▶ CHALLENGE: Reproduce the records below exactly as given.

▶ THE DATA:
◆ ◆ ◆ ◆ ◆
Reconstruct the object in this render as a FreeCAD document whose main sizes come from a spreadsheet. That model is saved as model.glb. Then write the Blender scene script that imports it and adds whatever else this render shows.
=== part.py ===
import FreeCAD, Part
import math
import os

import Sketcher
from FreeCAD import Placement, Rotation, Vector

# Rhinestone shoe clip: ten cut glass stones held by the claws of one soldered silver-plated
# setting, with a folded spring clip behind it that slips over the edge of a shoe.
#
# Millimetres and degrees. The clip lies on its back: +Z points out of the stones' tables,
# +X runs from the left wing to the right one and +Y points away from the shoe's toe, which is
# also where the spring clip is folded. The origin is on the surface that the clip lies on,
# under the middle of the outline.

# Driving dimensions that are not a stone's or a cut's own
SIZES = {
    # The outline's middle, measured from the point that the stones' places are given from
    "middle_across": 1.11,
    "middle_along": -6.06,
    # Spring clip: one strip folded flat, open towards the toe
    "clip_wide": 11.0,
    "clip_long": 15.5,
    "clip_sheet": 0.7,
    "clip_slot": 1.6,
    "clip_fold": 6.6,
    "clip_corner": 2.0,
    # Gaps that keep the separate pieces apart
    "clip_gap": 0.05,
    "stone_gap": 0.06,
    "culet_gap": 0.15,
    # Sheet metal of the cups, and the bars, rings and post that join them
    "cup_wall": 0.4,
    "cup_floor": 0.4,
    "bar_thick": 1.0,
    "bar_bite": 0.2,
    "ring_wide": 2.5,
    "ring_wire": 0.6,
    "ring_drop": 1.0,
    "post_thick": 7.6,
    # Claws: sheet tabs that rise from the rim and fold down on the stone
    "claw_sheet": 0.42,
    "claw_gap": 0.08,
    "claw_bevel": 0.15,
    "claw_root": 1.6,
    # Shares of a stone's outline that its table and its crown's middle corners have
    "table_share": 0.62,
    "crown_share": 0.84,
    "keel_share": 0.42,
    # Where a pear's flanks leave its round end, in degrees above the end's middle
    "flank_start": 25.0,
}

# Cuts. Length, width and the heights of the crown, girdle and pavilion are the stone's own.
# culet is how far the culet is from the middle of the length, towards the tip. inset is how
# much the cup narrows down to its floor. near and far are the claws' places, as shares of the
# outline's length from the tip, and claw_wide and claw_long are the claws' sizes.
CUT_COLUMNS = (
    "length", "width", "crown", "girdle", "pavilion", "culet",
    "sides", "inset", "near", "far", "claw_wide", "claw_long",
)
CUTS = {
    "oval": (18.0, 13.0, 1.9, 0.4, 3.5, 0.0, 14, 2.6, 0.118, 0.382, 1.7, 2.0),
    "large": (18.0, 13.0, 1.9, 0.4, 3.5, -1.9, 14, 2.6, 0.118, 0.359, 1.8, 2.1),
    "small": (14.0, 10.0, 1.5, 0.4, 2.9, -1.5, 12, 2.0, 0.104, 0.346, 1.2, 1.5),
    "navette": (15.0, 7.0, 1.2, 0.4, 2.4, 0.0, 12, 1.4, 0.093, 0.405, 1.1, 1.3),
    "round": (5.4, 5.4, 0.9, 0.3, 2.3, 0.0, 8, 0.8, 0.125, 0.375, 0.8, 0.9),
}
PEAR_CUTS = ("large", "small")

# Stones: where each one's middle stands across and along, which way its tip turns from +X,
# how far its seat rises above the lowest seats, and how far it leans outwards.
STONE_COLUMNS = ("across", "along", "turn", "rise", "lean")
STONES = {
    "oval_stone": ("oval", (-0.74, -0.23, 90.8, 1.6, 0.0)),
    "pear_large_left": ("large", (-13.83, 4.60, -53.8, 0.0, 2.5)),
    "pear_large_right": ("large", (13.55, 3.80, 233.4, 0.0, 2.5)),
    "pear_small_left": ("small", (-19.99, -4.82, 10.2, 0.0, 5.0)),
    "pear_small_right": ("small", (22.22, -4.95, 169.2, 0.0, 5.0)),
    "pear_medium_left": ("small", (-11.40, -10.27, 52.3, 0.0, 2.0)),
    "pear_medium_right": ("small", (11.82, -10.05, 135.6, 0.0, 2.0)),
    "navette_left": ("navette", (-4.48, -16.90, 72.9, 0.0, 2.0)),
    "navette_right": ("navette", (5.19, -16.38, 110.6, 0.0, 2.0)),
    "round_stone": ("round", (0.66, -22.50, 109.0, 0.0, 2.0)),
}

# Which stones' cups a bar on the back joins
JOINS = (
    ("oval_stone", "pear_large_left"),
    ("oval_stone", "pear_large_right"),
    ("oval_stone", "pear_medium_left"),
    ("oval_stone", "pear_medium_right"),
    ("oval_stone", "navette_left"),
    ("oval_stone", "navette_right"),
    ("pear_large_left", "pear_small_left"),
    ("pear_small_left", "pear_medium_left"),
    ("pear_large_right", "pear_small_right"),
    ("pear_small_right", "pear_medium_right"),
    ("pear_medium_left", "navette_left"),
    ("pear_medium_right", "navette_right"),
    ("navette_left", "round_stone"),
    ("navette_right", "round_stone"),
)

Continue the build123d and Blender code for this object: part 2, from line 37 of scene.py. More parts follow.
◆ ◆ ◆ ◆ ◆
▶ RESPONSE:
Reconstruct the object in this render as a FreeCAD document whose main sizes come from a spreadsheet. That model is saved as model.glb. Then write the Blender scene script that imports it and adds whatever else this render shows.
=== part.py ===
import FreeCAD, Part
import math
import os

import Sketcher
from FreeCAD import Placement, Rotation, Vector

# Rhinestone shoe clip: ten cut glass stones held by the claws of one soldered silver-plated
# setting, with a folded spring clip behind it that slips over the edge of a shoe.
#
# Millimetres and degrees. The clip lies on its back: +Z points out of the stones' tables,
# +X runs from the left wing to the right one and +Y points away from the shoe's toe, which is
# also where the spring clip is folded. The origin is on the surface that the clip lies on,
# under the middle of the outline.

# Driving dimensions that are not a stone's or a cut's own
SIZES = {
    # The outline's middle, measured from the point that the stones' places are given from
    "middle_across": 1.11,
    "middle_along": -6.06,
    # Spring clip: one strip folded flat, open towards the toe
    "clip_wide": 11.0,
    "clip_long": 15.5,
    "clip_sheet": 0.7,
    "clip_slot": 1.6,
    "clip_fold": 6.6,
    "clip_corner": 2.0,
    # Gaps that keep the separate pieces apart
    "clip_gap": 0.05,
    "stone_gap": 0.06,
    "culet_gap": 0.15,
    # Sheet metal of the cups, and the bars, rings and post that join them
    "cup_wall": 0.4,
    "cup_floor": 0.4,
    "bar_thick": 1.0,
    "bar_bite": 0.2,
    "ring_wide": 2.5,
    "ring_wire": 0.6,
    "ring_drop": 1.0,
    "post_thick": 7.6,
    # Claws: sheet tabs that rise from the rim and fold down on the stone
    "claw_sheet": 0.42,
    "claw_gap": 0.08,
    "claw_bevel": 0.15,
    "claw_root": 1.6,
    # Shares of a stone's outline that its table and its crown's middle corners have
    "table_share": 0.62,
    "crown_share": 0.84,
    "keel_share": 0.42,
    # Where a pear's flanks leave its round end, in degrees above the end's middle
    "flank_start": 25.0,
}

# Cuts. Length, width and the heights of the crown, girdle and pavilion are the stone's own.
# culet is how far the culet is from the middle of the length, towards the tip. inset is how
# much the cup narrows down to its floor. near and far are the claws' places, as shares of the
# outline's length from the tip, and claw_wide and claw_long are the claws' sizes.
CUT_COLUMNS = (
    "length", "width", "crown", "girdle", "pavilion", "culet",
    "sides", "inset", "near", "far", "claw_wide", "claw_long",
)
CUTS = {
    "oval": (18.0, 13.0, 1.9, 0.4, 3.5, 0.0, 14, 2.6, 0.118, 0.382, 1.7, 2.0),
    "large": (18.0, 13.0, 1.9, 0.4, 3.5, -1.9, 14, 2.6, 0.118, 0.359, 1.8, 2.1),
    "small": (14.0, 10.0, 1.5, 0.4, 2.9, -1.5, 12, 2.0, 0.104, 0.346, 1.2, 1.5),
    "navette": (15.0, 7.0, 1.2, 0.4, 2.4, 0.0, 12, 1.4, 0.093, 0.405, 1.1, 1.3),
    "round": (5.4, 5.4, 0.9, 0.3, 2.3, 0.0, 8, 0.8, 0.125, 0.375, 0.8, 0.9),
}
PEAR_CUTS = ("large", "small")

# Stones: where each one's middle stands across and along, which way its tip turns from +X,
# how far its seat rises above the lowest seats, and how far it leans outwards.
STONE_COLUMNS = ("across", "along", "turn", "rise", "lean")
STONES = {
    "oval_stone": ("oval", (-0.74, -0.23, 90.8, 1.6, 0.0)),
    "pear_large_left": ("large", (-13.83, 4.60, -53.8, 0.0, 2.5)),
    "pear_large_right": ("large", (13.55, 3.80, 233.4, 0.0, 2.5)),
    "pear_small_left": ("small", (-19.99, -4.82, 10.2, 0.0, 5.0)),
    "pear_small_right": ("small", (22.22, -4.95, 169.2, 0.0, 5.0)),
    "pear_medium_left": ("small", (-11.40, -10.27, 52.3, 0.0, 2.0)),
    "pear_medium_right": ("small", (11.82, -10.05, 135.6, 0.0, 2.0)),
    "navette_left": ("navette", (-4.48, -16.90, 72.9, 0.0, 2.0)),
    "navette_right": ("navette", (5.19, -16.38, 110.6, 0.0, 2.0)),
    "round_stone": ("round", (0.66, -22.50, 109.0, 0.0, 2.0)),
}

# Which stones' cups a bar on the back joins
JOINS = (
    ("oval_stone", "pear_large_left"),
    ("oval_stone", "pear_large_right"),
    ("oval_stone", "pear_medium_left"),
    ("oval_stone", "pear_medium_right"),
    ("oval_stone", "navette_left"),
    ("oval_stone", "navette_right"),
    ("pear_large_left", "pear_small_left"),
    ("pear_small_left", "pear_medium_left"),
    ("pear_large_right", "pear_small_right"),
    ("pear_small_right", "pear_medium_right"),
    ("pear_medium_left", "navette_left"),
    ("pear_medium_right", "navette_right"),
    ("navette_left", "round_stone"),
    ("navette_right", "round_stone"),
)

Continue the build123d and Blender code for this object: part 2, from line 37 of scene.py. More parts follow.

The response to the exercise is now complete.